SIGGRAPH 2000 was the 27th International Conference on Computer Graphics and Interactive Techniques held in New Orleans, Louisana at the Ernest M. Morial Convention Center during July of 2000. Nearly 26,000 attendees experienced this conference that features papers and sessions on topics ranging from the use of color in web renderings to how we will engage with virtual reality in the 21st century. The Art Gallery in the conference center was meant to help attendees appreciate the many diverse ways that the interface can shape our experience. The resulting book comparing and contrasting a few of the experiences from the Art Gallery provides a lasting memoir of the lessons conveyed by the experience of moving through the gallery. The book is intentionally designed through typeface and placement of text and illustration to provoke a reflective experience within the reader. The letterform matters in this book and in some instances is distracting (to this reader), although it is clearly meant to encourage the reader to reflect on contexts. Certainly the points in the book can not replicate the experience of first hand viewing of digital art; however, it can document the first hand experience of others.
The pivotal concept of the book is embodied in the title of the book, Windows and Mirrors, meant to convey two differing perspectives. One perspective places the focus on seeing. We think of windows as things we look through to help frame our vision, and in fact, Windows has grown to have a particular association for many simply because the window is the metaphor selected by some unnamed designers of the Microsoft product. Bolter and Gromala refer to many of that inventive era as Structuralists. They classify Tim Berners-Lee, Mark Andreessen, Don Norman, and Jakob Nielson, for example, as Structuralists.
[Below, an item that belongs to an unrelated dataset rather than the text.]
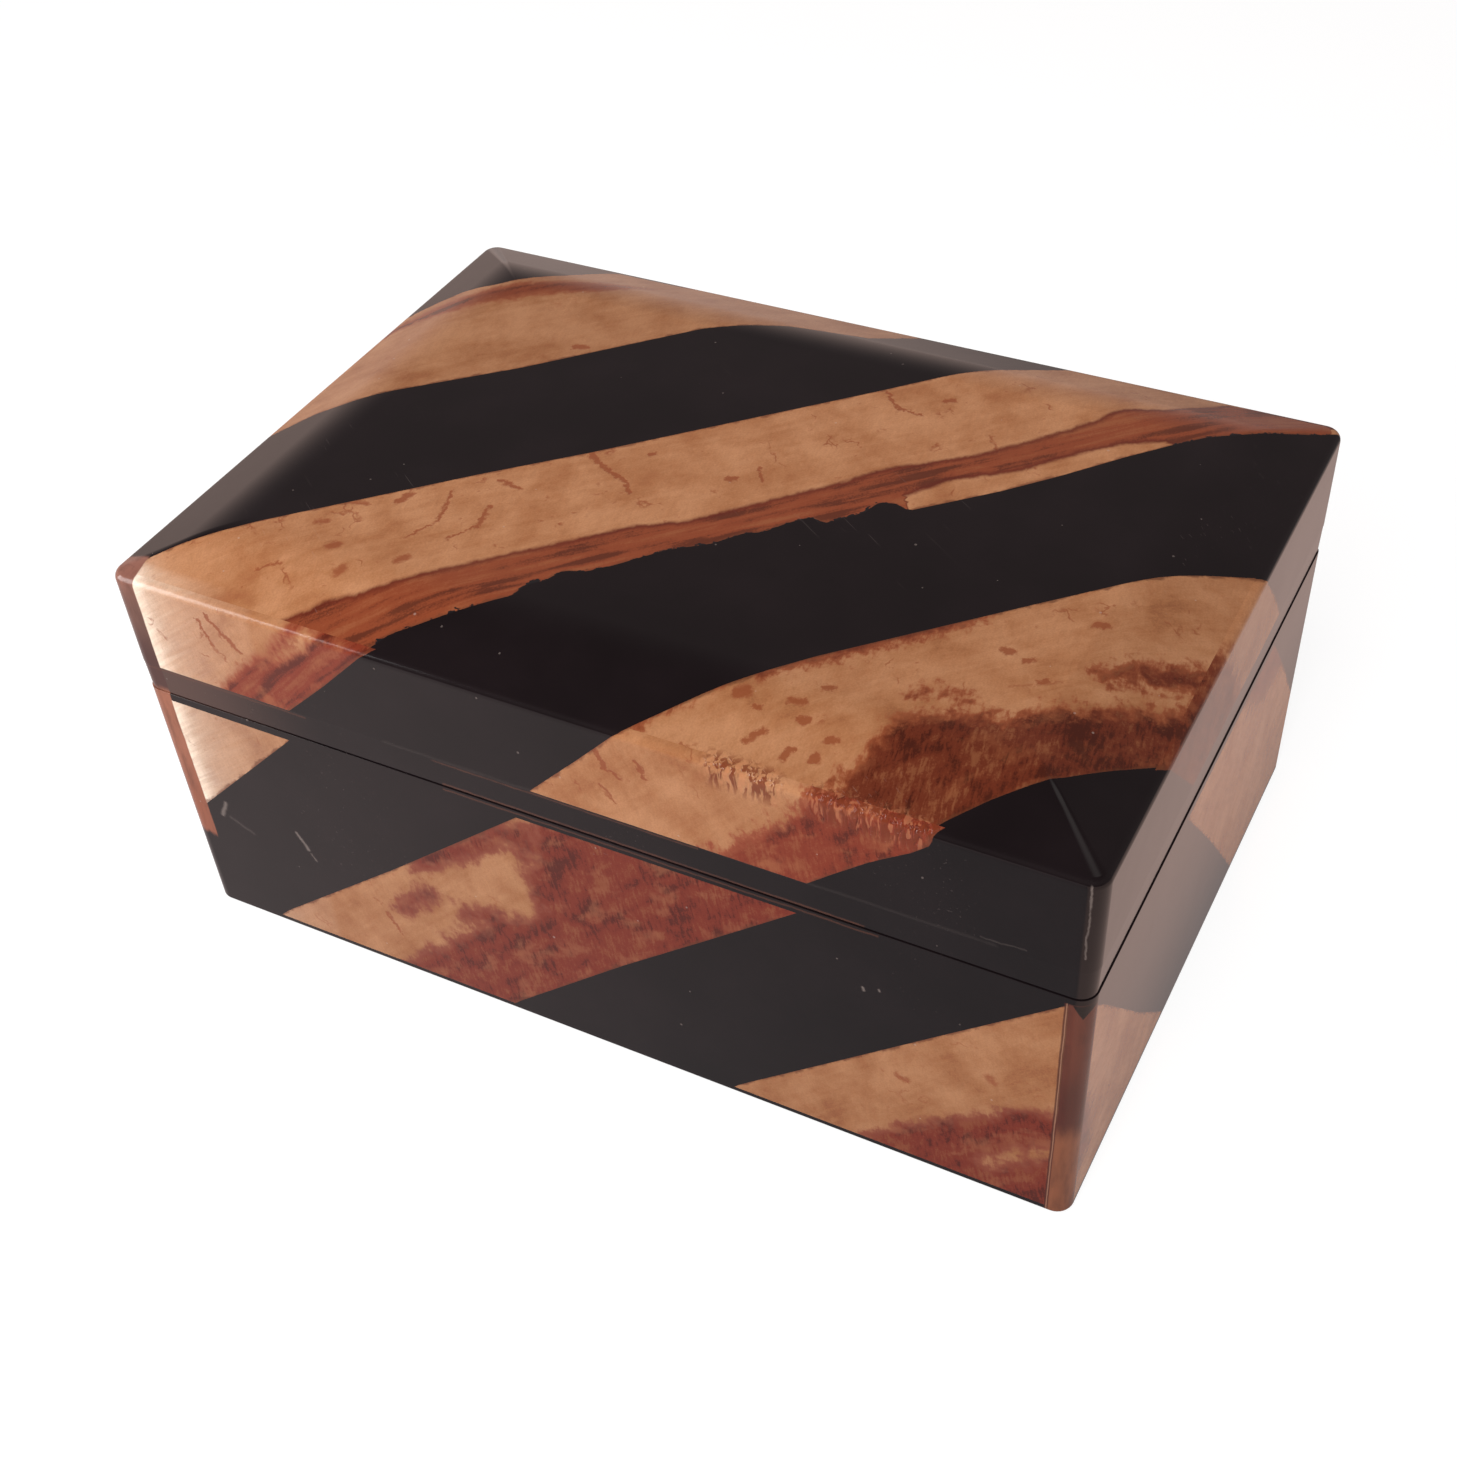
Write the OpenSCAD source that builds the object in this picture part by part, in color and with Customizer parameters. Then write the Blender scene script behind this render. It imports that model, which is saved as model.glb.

For the Structuralist, the aim is transparency; to make the information available seamlessly, to make the computer a useful appliance to assist the user, and to be a channel for information transfer that is a natural extension and one that is easy to use. The second perspective is one depicted in the title of the book as the mirror. Using the mirror we see a reflection, we participate, the image moves and changes as we move and change, and we become part of the interface design. These authors contend that both perspectives, the Window (Structuralist) and the Mirror (Designer) can come together with digital art in the best of ways and that the natural tension presented by both views helps us experiment and develop better and more effective design strategies; strategies that generate a rhythm that oscillates between reflection and transparency. This design strategy incorporates both the window and the mirror.
Three points in this book are clearly outlined in bold face: (1) the computer has become a new medium, a new set of media forms; (2) to design a digital artifact is to design an experience; and (3) digital design should not try to be invisible. The new media form builds on the forms that have come before. It borrows on reality, reconfiguring and remediating what has come before. The computer as a media form is not a neutral item. It shapes the information it conveys and is shaped by the physical and cultural world in which it exists. This adaptive structuring results in new and changing rules, forms, and appliances. Today, for example, we are surrounded by devices that use sound, color, text, size, and shape to be useful to us. These are complex media that compete for our attention and are constantly demanding that we conform. At the same time, they quickly adapt to our demands to provide us with more and more varied devices; even devices in wearable media form. The authors emphasize that we will know when we are reaching a point of success when we achieve the fine-tuned rhythm where transparency and reflection are working together for the user's benefit.
This reviewer very much appreciates the retrospective examination that Bolter brings to the text and the appreciation that he shows for the ground breaking work of Alan Turing, Alan Kay, Douglas Engelbart, J. C. R. Licklider, and the many others who had great curiosity and vision. The many names of the digital artists who are listed in the Appendix to this book as contributors to SIGGRAPH 2000 also deserve our appreciation for helping us expand our horizons and create inventive views of ourselves in diverse settings.
This well-indexed book is a snapshot in time that chronicles the state of the media in the year 2000, illustrating the diversity and status of interface design art and thinking. The book invites us to experiment even further with ways to integrate digital art into our daily lives and to envision how it works well with science, speech, technology, engineering, psychology, and art. While the book documents the SIGGRAPH 2000 Art Gallery in traditional ways that do not compare to web sites or even memories of conference offerings, it does provides a durable and lasting record of the Art Gallery from this conference, descriptions of the work of the artists selected for exhibition, and the interpretations drawn from the informed and unique experiences of Bolter and Gromala. This is a book those contemplating exhibiting at SIGGRAPH must read and also stimulating reading for anyone working with Human Computer Interface design issues, web designers, graphic artists, and all people interested in effective communication using digital media.